Given task — Begin with the line that contains "nodes = build_nodes()" and continue down through the line that contains "for node in"; reproduce those lines exactly and only those.

[Recorded data]
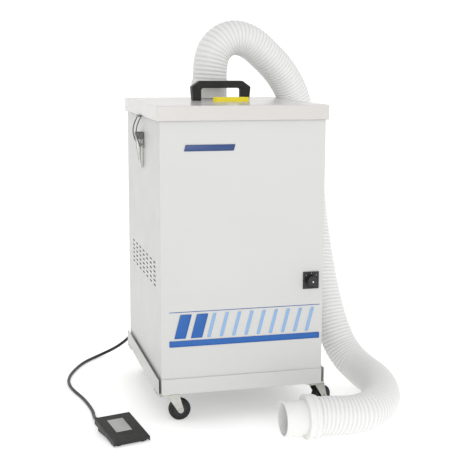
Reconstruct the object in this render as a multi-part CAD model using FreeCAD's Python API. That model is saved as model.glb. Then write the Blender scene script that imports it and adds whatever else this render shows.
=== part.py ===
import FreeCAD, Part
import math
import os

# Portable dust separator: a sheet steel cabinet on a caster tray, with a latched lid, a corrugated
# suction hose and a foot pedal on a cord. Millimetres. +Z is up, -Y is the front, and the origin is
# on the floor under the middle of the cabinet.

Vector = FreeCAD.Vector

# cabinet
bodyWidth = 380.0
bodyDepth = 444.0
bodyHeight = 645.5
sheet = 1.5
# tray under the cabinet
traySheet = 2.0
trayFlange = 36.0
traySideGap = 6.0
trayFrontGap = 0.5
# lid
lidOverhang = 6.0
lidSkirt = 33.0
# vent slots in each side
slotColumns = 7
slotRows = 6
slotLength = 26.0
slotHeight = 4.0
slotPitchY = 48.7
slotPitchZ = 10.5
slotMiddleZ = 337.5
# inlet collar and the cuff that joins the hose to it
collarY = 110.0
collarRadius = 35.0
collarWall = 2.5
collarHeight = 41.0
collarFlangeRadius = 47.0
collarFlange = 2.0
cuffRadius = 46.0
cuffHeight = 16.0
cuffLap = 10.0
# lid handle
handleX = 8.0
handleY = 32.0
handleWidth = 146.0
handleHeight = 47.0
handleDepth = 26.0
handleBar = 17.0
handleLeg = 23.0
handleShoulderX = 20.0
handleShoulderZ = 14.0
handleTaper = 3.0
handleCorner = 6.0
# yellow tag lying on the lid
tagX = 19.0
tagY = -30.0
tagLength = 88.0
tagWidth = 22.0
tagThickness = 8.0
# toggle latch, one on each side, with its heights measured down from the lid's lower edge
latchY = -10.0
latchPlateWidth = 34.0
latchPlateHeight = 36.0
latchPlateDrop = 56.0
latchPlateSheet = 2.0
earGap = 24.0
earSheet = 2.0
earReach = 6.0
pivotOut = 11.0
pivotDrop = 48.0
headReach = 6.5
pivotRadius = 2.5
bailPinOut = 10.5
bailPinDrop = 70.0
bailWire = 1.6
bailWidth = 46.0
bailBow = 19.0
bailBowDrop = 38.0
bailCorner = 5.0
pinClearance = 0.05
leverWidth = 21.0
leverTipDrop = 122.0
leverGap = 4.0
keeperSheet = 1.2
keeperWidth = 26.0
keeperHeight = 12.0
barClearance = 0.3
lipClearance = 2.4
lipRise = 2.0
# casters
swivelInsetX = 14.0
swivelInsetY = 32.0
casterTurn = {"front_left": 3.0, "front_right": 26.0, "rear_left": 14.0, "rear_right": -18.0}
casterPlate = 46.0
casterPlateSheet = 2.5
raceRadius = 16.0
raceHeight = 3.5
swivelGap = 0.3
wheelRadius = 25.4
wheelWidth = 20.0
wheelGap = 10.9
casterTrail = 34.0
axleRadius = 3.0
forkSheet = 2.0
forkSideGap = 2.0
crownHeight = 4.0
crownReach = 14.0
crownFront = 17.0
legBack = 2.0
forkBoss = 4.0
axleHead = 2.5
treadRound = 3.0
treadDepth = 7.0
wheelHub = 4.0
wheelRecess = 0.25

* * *

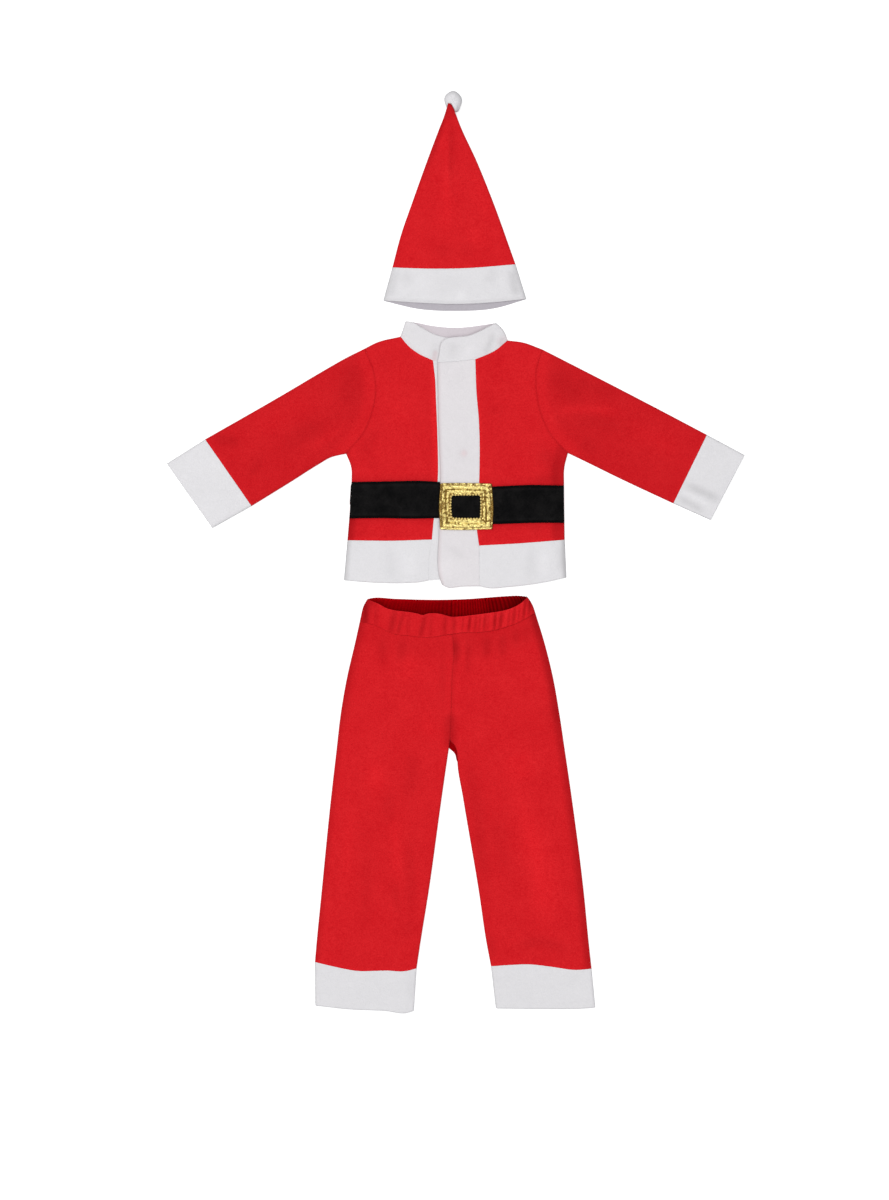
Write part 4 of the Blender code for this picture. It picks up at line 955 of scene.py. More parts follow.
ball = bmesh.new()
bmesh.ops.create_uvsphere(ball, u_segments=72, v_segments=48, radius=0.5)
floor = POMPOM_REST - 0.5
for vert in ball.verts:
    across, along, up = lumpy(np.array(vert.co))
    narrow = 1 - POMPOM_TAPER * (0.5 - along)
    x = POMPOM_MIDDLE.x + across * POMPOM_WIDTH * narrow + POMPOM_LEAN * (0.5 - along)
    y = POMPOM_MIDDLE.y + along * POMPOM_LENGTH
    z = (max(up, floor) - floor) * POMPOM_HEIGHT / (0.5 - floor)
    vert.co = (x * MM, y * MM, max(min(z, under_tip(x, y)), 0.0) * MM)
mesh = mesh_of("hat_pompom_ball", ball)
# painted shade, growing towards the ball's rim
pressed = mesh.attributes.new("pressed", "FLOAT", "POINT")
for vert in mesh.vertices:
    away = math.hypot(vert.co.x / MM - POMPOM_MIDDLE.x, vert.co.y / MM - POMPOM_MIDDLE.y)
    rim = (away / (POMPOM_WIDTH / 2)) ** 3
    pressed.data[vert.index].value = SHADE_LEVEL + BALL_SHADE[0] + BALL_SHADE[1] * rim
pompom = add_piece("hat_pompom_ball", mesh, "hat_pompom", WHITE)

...

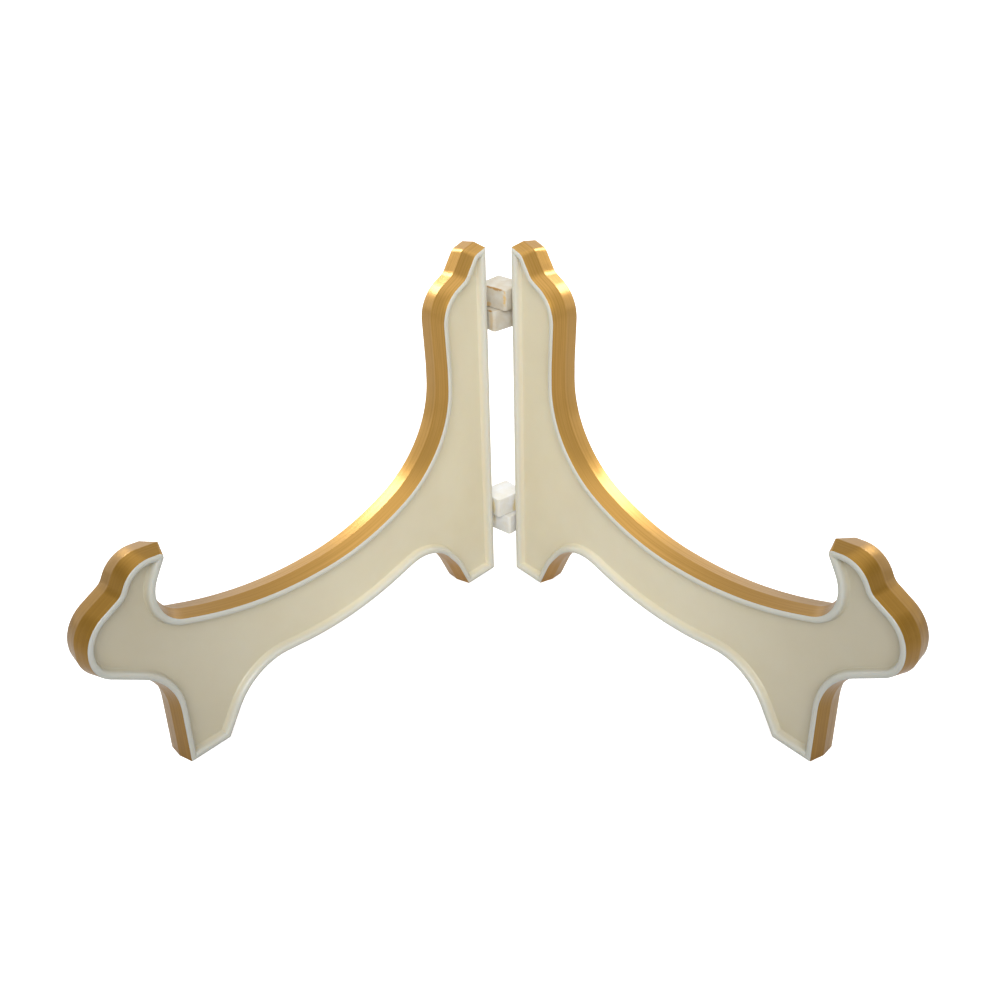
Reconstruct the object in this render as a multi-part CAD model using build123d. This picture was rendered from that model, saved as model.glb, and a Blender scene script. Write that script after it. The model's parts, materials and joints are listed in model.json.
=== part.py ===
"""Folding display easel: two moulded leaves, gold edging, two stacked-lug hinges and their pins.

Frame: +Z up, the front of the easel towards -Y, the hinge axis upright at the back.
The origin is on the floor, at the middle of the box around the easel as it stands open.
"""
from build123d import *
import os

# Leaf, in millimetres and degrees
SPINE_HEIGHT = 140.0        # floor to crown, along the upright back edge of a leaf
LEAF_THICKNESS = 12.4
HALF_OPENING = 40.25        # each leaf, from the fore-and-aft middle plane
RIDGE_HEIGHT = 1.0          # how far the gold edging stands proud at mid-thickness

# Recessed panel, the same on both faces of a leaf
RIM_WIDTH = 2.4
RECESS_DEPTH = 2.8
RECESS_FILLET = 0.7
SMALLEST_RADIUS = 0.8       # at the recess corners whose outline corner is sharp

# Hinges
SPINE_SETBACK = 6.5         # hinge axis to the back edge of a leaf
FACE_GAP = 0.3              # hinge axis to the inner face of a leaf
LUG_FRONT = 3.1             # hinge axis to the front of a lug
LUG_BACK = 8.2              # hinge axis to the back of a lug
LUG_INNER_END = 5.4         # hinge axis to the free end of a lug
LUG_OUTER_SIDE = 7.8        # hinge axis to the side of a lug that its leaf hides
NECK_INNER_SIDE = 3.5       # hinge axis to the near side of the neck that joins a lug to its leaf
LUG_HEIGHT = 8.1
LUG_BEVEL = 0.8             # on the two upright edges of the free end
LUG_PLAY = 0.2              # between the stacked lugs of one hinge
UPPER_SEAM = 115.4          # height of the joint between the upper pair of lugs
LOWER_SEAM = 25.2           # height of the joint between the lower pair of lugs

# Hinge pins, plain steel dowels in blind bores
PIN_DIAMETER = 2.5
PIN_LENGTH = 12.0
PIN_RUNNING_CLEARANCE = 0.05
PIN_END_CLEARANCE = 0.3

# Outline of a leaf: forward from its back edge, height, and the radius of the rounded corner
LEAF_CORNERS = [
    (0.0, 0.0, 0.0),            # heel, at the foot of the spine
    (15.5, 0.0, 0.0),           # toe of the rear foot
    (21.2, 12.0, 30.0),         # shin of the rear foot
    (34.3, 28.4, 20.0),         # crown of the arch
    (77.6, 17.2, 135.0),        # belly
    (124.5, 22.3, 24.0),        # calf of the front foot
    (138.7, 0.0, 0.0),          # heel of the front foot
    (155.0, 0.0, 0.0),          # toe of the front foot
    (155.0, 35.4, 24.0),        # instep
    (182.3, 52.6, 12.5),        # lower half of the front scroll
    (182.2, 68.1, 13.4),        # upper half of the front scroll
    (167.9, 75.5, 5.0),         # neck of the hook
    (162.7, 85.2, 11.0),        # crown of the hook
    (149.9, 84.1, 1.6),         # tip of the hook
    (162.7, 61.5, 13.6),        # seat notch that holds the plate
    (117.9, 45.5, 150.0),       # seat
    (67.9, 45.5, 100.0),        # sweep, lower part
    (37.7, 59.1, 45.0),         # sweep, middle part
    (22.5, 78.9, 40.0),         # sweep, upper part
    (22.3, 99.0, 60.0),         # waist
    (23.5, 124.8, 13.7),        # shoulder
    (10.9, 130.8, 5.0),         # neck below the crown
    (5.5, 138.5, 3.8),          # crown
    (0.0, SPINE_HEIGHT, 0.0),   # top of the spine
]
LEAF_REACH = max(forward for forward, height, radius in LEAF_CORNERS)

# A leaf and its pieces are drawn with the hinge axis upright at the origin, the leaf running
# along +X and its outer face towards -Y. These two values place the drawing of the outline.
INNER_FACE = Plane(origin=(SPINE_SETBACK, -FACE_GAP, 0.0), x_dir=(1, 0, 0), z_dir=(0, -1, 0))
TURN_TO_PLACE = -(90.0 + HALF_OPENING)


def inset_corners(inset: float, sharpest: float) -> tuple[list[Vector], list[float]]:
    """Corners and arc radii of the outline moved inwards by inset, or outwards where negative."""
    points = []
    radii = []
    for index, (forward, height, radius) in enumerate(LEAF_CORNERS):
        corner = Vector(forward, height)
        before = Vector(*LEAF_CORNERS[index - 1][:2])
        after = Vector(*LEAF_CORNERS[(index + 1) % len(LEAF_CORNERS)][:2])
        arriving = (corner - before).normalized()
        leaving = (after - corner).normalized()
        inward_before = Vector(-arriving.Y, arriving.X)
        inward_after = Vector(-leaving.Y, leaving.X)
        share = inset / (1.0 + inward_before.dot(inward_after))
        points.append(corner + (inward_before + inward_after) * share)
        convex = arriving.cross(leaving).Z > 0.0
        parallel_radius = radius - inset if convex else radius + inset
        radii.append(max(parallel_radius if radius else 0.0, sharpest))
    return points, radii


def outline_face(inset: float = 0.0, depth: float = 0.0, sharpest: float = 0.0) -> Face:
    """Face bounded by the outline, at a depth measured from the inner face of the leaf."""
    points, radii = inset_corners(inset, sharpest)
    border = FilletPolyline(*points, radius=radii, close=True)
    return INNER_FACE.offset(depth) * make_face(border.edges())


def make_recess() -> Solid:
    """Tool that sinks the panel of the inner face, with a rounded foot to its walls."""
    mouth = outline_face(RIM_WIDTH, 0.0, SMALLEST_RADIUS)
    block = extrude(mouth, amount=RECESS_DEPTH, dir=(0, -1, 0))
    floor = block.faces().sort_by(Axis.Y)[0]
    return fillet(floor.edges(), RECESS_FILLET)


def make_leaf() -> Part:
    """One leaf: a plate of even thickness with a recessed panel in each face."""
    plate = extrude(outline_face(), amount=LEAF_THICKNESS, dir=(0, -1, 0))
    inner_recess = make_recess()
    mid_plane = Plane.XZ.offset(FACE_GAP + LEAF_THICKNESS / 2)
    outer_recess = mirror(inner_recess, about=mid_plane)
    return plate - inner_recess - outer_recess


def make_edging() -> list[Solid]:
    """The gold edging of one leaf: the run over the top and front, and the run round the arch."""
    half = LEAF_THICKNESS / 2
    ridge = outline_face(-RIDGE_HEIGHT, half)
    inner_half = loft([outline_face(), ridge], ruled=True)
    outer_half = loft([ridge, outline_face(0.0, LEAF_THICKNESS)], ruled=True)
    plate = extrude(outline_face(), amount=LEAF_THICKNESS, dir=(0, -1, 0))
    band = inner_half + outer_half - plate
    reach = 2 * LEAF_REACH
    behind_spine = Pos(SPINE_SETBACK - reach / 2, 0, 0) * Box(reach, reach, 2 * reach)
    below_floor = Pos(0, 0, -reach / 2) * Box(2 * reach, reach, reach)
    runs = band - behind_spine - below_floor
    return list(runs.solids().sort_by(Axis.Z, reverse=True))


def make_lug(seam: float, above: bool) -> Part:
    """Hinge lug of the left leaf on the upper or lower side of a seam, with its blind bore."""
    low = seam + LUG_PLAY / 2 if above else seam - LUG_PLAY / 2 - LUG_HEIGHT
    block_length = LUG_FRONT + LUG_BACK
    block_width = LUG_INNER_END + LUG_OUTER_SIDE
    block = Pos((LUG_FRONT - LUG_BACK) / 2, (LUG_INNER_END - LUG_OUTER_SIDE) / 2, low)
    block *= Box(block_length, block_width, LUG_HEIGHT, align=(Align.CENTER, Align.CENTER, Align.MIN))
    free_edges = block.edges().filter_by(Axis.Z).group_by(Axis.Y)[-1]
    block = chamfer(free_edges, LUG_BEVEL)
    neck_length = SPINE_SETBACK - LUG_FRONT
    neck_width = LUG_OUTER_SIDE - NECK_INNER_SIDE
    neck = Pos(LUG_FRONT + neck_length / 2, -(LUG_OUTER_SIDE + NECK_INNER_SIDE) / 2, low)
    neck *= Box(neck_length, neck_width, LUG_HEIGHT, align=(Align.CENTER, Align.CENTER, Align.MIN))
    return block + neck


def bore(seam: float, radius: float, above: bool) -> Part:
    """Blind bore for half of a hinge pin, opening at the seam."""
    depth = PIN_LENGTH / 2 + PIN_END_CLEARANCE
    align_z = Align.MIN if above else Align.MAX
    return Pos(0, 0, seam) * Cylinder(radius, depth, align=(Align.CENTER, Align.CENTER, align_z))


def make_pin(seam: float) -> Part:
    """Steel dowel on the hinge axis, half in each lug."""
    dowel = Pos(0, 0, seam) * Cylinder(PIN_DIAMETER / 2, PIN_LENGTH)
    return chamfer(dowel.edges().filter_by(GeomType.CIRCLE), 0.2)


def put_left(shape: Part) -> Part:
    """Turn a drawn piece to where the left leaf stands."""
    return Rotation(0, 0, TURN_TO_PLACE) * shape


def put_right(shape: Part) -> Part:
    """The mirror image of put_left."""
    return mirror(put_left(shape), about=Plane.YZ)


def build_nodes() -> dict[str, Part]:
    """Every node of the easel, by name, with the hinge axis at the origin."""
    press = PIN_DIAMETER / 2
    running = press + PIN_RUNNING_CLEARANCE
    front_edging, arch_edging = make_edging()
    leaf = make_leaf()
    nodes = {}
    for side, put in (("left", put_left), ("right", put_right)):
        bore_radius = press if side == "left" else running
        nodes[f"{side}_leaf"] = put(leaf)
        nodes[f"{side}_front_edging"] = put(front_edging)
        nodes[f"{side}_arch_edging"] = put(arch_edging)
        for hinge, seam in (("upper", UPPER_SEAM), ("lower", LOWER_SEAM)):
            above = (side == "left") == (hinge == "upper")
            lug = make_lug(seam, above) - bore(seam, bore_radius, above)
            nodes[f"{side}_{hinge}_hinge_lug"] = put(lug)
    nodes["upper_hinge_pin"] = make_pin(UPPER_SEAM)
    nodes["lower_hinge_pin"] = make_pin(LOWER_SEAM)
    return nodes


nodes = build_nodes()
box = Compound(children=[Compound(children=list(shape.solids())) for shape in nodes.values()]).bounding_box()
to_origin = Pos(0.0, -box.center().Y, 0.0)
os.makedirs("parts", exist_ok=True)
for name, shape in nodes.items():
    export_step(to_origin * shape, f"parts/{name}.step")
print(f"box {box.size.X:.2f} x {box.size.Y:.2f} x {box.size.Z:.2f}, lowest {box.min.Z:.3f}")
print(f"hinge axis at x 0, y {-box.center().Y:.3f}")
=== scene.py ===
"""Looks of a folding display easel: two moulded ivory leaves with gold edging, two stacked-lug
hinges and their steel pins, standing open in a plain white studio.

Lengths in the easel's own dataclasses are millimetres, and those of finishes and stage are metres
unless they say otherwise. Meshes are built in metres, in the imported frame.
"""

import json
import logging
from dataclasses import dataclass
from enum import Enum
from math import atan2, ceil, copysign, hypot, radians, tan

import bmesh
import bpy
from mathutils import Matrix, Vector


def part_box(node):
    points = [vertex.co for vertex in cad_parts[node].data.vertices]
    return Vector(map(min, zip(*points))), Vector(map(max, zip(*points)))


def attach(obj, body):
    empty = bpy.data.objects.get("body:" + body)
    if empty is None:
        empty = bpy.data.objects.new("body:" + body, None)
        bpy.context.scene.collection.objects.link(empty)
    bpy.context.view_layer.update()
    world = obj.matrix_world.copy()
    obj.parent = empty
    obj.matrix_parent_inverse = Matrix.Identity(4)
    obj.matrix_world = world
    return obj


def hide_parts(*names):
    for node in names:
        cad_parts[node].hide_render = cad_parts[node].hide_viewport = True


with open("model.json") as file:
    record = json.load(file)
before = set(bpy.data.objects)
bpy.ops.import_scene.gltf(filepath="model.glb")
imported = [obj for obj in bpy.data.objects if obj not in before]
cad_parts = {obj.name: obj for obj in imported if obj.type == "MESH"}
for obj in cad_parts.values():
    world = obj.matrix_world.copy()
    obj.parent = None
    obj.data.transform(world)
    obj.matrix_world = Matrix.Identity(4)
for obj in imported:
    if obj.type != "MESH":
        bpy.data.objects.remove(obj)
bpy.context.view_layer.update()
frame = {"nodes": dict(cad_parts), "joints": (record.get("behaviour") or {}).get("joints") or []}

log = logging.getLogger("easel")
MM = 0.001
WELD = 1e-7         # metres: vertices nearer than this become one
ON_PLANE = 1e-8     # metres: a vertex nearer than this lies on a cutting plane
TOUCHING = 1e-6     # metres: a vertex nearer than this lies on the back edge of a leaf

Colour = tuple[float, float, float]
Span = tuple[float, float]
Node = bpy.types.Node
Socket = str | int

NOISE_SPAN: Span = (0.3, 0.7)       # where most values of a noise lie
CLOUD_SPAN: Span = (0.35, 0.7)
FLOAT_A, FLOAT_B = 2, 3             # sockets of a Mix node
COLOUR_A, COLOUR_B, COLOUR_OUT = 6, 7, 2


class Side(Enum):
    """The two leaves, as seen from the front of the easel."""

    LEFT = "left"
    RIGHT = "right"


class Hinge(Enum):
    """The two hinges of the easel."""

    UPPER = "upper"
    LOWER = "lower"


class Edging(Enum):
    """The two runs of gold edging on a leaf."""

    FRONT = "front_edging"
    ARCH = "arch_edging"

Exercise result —
nodes = build_nodes()
box = Compound(children=[Compound(children=list(shape.solids())) for shape in nodes.values()]).bounding_box()
to_origin = Pos(0.0, -box.center().Y, 0.0)
os.makedirs("parts", exist_ok=True)
for name, shape in nodes.items():
    export_step(to_origin * shape, f"parts/{name}.step")
print(f"box {box.size.X:.2f} x {box.size.Y:.2f} x {box.size.Z:.2f}, lowest {box.min.Z:.3f}")
print(f"hinge axis at x 0, y {-box.center().Y:.3f}")
=== scene.py ===
"""Looks of a folding display easel: two moulded ivory leaves with gold edging, two stacked-lug
hinges and their steel pins, standing open in a plain white studio.

Lengths in the easel's own dataclasses are millimetres, and those of finishes and stage are metres
unless they say otherwise. Meshes are built in metres, in the imported frame.
"""

import json
import logging
from dataclasses import dataclass
from enum import Enum
from math import atan2, ceil, copysign, hypot, radians, tan

import bmesh
import bpy
from mathutils import Matrix, Vector


def part_box(node):
    points = [vertex.co for vertex in cad_parts[node].data.vertices]
    return Vector(map(min, zip(*points))), Vector(map(max, zip(*points)))


def attach(obj, body):
    empty = bpy.data.objects.get("body:" + body)
    if empty is None:
        empty = bpy.data.objects.new("body:" + body, None)
        bpy.context.scene.collection.objects.link(empty)
    bpy.context.view_layer.update()
    world = obj.matrix_world.copy()
    obj.parent = empty
    obj.matrix_parent_inverse = Matrix.Identity(4)
    obj.matrix_world = world
    return obj


def hide_parts(*names):
    for node in names:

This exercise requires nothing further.